German authorities are bracing for further shipping disruptions due to low levels in busy waterways.
The Federal Institute of Hydrology (BfG) has forecast that water levels in the Rhine River will continue dropping until the beginning of next week.
BfG expert Bastian Klein told Germany's dpa press agency that shallow-draft barges can pass through the Middle Rhine in levels as low as 30 to 35 centimeters. But, by next week, levels at the Kaub gauge, the most important water level measurement station in the Middle Rhine, could slip to 30 centimeters, potentially bringing traffic to a standstill.
The Kaub gauge is located around 50 kilometers downstream from the city of Mainz.
Fully loaded ships generally need a level of at least about 1.5 meters, but a persistent lack of rain and high temperatures have led to low water levels.
Barges on the Rhine — which carry critical supplies for German industrial giants and coal for power plants — are already being loaded at just one-quarter to one-half capacity, to keep them higher in the water.
Boats are also in shorter supply than normal, due to increased demand for coal amid the energy crisis, and some ships being diverted to pick up Ukrainian grain via the Danube.
This has pushed up shipping costs by as much as five times, according to industry reports.
Rerouted to rail
Germany's Transport and Economy Ministries are working to divert supply chains to rail, and are considering intervening to prioritize critical goods, a transport ministry spokesman told Reuters agency.
In 2018, even lower water levels led to production problems and supply bottlenecks for German companies.
Other rivers have faced similar problems, leading to problems for the tourist industry. For example, low water levels in the Weser, in Germany’s northwest, have led to the cancellation of tourist ferries.
And in Lake Constance, on the border with Switzerland and Austria, pleasure boats have been left stranded as water levels drop to lows not seen since 2003.
Shipping issues may also affect the upcoming grain harvest in Germany, with the Raiffeisen Association telling public broadcaster SWR that storage areas in southern Germany are already full and the grain cannot be transported away in sufficient quantities.
To replace one barge, up to 40 trucks are required to carry the same load of grain.And the trucking industry has long complained of a shortage of drivers, a situation only exacerbated by the coronavirus pandemic.

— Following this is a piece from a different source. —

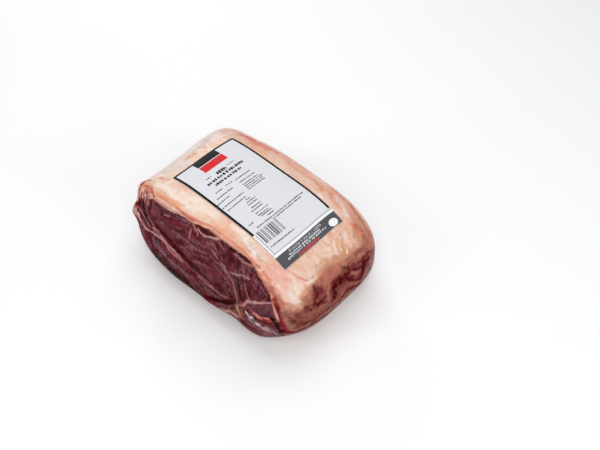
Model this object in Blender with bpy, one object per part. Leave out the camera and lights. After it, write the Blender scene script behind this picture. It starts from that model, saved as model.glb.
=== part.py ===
"""A vacuum-packed block of beef sirloin with its label.

Metres, +Z up. The origin lies on the table, under the middle of the pack's box. +X runs along the label
to the end where the fat cap folds down, and -Y points out of the cut lean face.
The block is worked out in millimetres about its own axis, and it is set over the origin last.
"""

from dataclasses import dataclass

import bmesh
import bpy
import numpy as np
from mathutils import Vector, noise
from mathutils.bvhtree import BVHTree

MM = 0.001

# The block, from its own axis: how far it reaches at its widest level, and that level's height.
NEAR_REACH = 120.0
FAR_REACH = 105.0
FRONT_REACH = 92.0
BACK_REACH = 77.0
HEIGHT = 104.5
WIDEST_LEVEL = 41.0
SETTLED_DEPTH = 3.5

# How boxy each corner is seen from above, and each side seen from its end. 2 is an ellipse.
NEAR_BACK_CORNER = 3.9
NEAR_FRONT_CORNER = 3.4
FAR_BACK_CORNER = 4.4
FAR_FRONT_CORNER = 3.5
NEAR_SHOULDER = 2.35
FAR_SHOULDER = 2.7
FRONT_SHOULDER = 3.5
BACK_SHOULDER = 2.5
UNDERSIDE = 2.75

# The top drops by this part of its height over each metre towards the near end and the back.
DROP_TO_NEAR_END = 0.54
DROP_TO_BACK = 0.12

# The cut lean face leans out towards the table and bows a little between its ends.
CUT_AT_TOP = -60.5
CUT_AT_TABLE = -85.5
CUT_BOW = 4.0
CUT_BOW_MIDDLE = 20.0
CUT_BOW_HALF_LENGTH = 110.0
CUT_EDGE_ROUNDING = 7.0

# Soft lumps in the meat: their size and how far they stand out.
LUMP_SIZE = 46.0
LUMP_HEIGHT = 1.3

# The mesh: cells along, across and up, and the share of faces that is kept where it is flat.
CELLS = (110, 60, 56)
KEPT_FACES = 0.15

# The label, laid on the top.
LABEL_LENGTH = 143.0
LABEL_WIDTH = 78.0
LABEL_MIDDLE = (14.5, -6.0)
LABEL_THICKNESS = 0.5
LABEL_GAP = 0.5
LABEL_CELLS = (24, 12)

LEAN_FACE = (0, 2)
NEAR_FACE = (1, 2)


@dataclass(frozen=True)
class Fold:
    """A fold of the film: a ridge if it stands out, a valley if its height is negative."""

    axes: tuple
    outward: tuple
    route: tuple
    height: float
    half_width: float


@dataclass(frozen=True)
class Knob:
    """A gathered lump or ear of film at one place."""

    middle: tuple
    radius: float
    push: tuple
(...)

Increased chance of recession
A study by British analysis firm Capital Economics released on Thursday found that the low water levels have increased the chance of a recession in Germany, potentially costing 0.2 percentage points of economic growth in the third and fourth quarters.
Capital Economics' chief economist Andrew Kenningham said Germany is particularly reliant on its rivers to transport freight, especially for industrial raw materials such as coal, crude oil, coke and basic chemicals.
Separately, masses of dead fish were reported in the eastern Oder river. Reports from Brandenburg said several tons of dead fish washed up on the banks of the river in Brandenburg.
Water levels are currently low in the Oder, but authorities are investigating whether the river, which runs through Poland, was polluted. Workers dealing with the dead fish reported skin rashes from contact with the water.